Now, those of you whom subtle genius has raised above the common herd, put off the custom of yesterday, and clothe yourselves with the new.

1793  Louis XVI, accused of conspiring against the nation, is executed. France is proclaimed a republic. The British, Dutch and Spanish go to war against the French Revolution. In the United States, Thomas Jefferson supports France, Alexander Hamilton supports England and President Washington chooses neutrality. Jean Paul Marat, who believed in the redistribution of wealth, a dictatorship representing the poor, and a passionate supporter of terror against enemies of the revolution, is assassinated by Charlotte Corday. She believes that in killing Marat she is saving the revolution. Instead, the assassination intensifies passions and fears.

1793  Catherine the Great of Russia, Joseph of Austria, and Frederick William II of Prussia take advantage of the turmoil in France to confiscate more Polish lands, in what was called the Second Partition of Poland.

1793  At France's colonial possession St. Domingue (Haiti), the black leader Toussaint L'Ouverture decrees all slaves emancipated, and many slaves join his rebel army. The British, at war with France, land a force in the south of the colony.

1794  On a charge of treason, ultra-leftists in Paris behead a famous scientist, the founder of modern chemistry, Antoine Lavoisier – just one of many being executed in what will be known as a reign of terror The ultra-leftists consider revolutionaries less fervent and more tolerant than they, disloyal. Fear swings  with legislators against those leading the "terror." The executioners – Robespierre and associates – are themselves executed.

1794  The Russians crush a nationalist uprising by Poles.

1795  Russia, Austria and Prussia participate in the Third Partition of Poland.

1795  The first graphite pencils are introduced.

1795  In France, moderate revolutionaries want order and stability. Hunger and rioting reoccur. The rioters are crushed. A new constitution supports property rights, but properties confiscated from the Church and from émigres are not to be returned.

1796  The war between France and other European powers continues. In Italy with his French army, Napoleon occupies Venice. City-states are no longer world powers. Some Europeans have been expecting liberation by the French, but Napoleon has been turning conquests into empire.   

1796   Inoculation is tested by Edward Jenner during a smallpox epidemic in London. Jenner does not understand how the immunity system works, but he has taken scientists a step in that direction.

1797   The Treaty of Tripoli is signed by US President John Adams. It establishes friendship between the US and Tripolitania (on North Africa's Mediterranean coast). It includes the following clause:

As the Government of the United States of America is not, in any sense, founded on the Christian religion ... has in itself no character of enmity against the laws, religion , or tranquility , of Mussulmen [Muslims] ... it is declared by the parties that no pretext arising from religious opinions shall ever produce an interruption of the harmony existing between the two countries.

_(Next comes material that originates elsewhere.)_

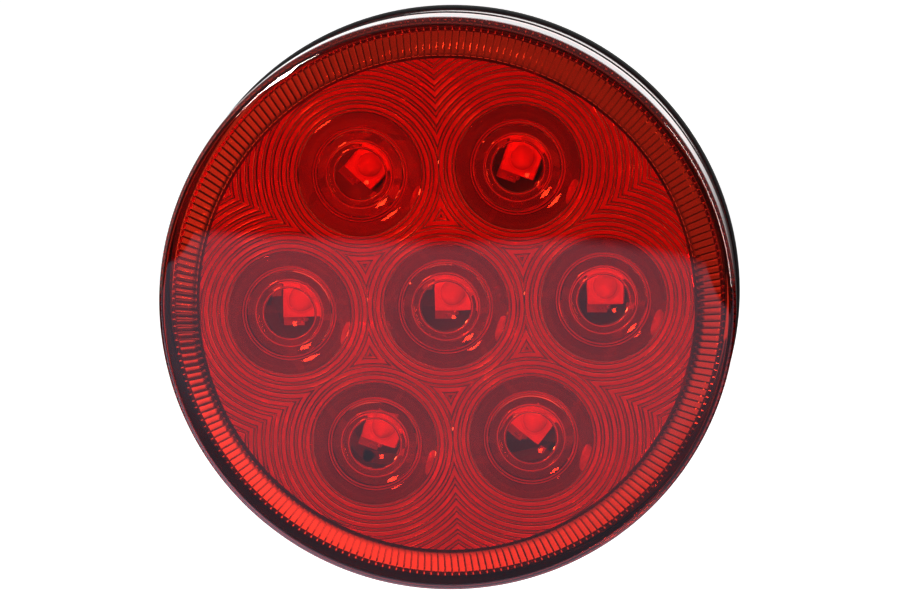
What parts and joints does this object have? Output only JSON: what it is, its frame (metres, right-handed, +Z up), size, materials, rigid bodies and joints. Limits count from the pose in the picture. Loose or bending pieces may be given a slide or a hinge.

1798  Napoleon invades Egypt with a plan to cut Britain's trade route to India (although the Suez Canal has yet to be been built). A British naval force, led by Admiral Horatio Nelson, smashes the French navy at anchor at Abu Qir bay, near Alexandria, Egypt – the French losing 6,200 men as casualties and prisoners.

1799  George Washington is an old man at 67. He has little more than five months to live. In his will and testament he gives directions for freeing his more than 100 slaves after his wife Martha's death. She has more than 100 slaves of her own. She will free George's slaves on January 1, 1801 and die in May 1802.

1799  George Washington wakes up while having difficulty breathing. He orders an employee to bleed him. A doctor arrives and bleeds him again. The theory is that bleeding releases the bad blood that causes whatever ails – a theory from ancient times that William Harvey (who discovered blood circulation in 1628) disliked. Washington orders no further bleeding but is bled again. He dies. The bad blood theory and bloodletting would still be used by a few (who loved their analogies rather than good science) into the 20th century.

1799  The Dutch join the war against France. The French are losing everywhere but in Egypt. Monarchists in France rise in revolt, expecting the arrival of foreign armies. Napoleon abandons his army in Egypt and returns to France. A military hero, much of the country rallies around him, as do politicians seeking to protect the revolution. In the guise of an emergency to save France from a leftist coup a three-man provisional government is created, one of whom is Napoleon as First Consul. The new order is approved by plebiscite. .

1800  In a secret treaty with Spain, the Treaty of San Ildefonso, France regains Louisiana. 

1800  England's population, around 5.25 million in 1720, has increased to around 9 million. World population has risen from between 600 and 680 million in 1700 to one billion, roughly calculated. The most populous cities in 1800 are:

Guangzhou, China: 1.5 million. Hangchow, China: 1,000,000 Kingtehchen, China: 1,000,000 NanJing, China: 1,000,000 Edo (Tokyo), Japan 1,000,000 London, England: 865,000 Beijing, China: 700,000 Constantinople (Istanbul), Turkey: 598,000 Paris, France: 548,000 Kyoto, Japan:530,000

1800  Mexico City has a population of 250,000. New York City: 60,000. Population remains sparse in areas occupied by hunter-gatherers – in Africa and the plains of North America. Areas occupied by pastoral nomads are also sparse.